I think poudriere does a `git pull --rebase` always, which fetches 
upstream and then rebases your changes on top. So your local changes 
will always be there, but they can of course come into conflict with 
upstream changes at which point you'll need to resolve those conflicts.

>3) Is there a better, more suited way to deal with local modifications?

I'm not sure. For SVN I used to have a separate myports ports collection 
with the uncommitted changes and I haven't switch to git ports yet.
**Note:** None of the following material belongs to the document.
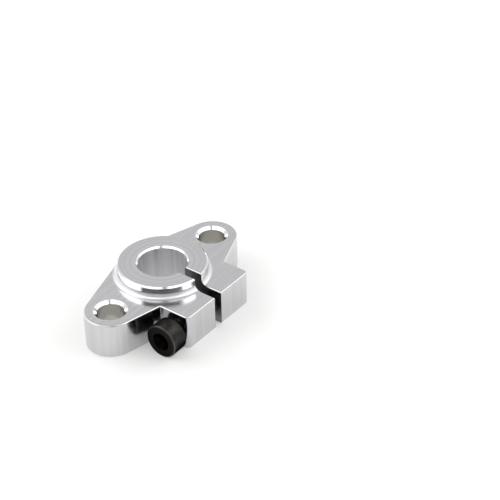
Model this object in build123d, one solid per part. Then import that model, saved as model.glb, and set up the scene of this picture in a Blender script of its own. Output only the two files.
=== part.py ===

But 
I would just have my local diffs "on top" of upstream.

>4) In analogy to the recommendations for src and git, I did run 'git config pull.ff only'.
>   Is that wrong when it comes to ports (I do not understand what that means, yet)

That might actually be in conflict with the git pull --rebase that 
poudriere does. I assume though that the argv addition will overwrite 
your config setting. But in any case, for a tree with local changes on 
top, ff-only is the wrong choice. Either always git pull --rebase or 
maybe you can make rebase the default via that config (instead of -ff).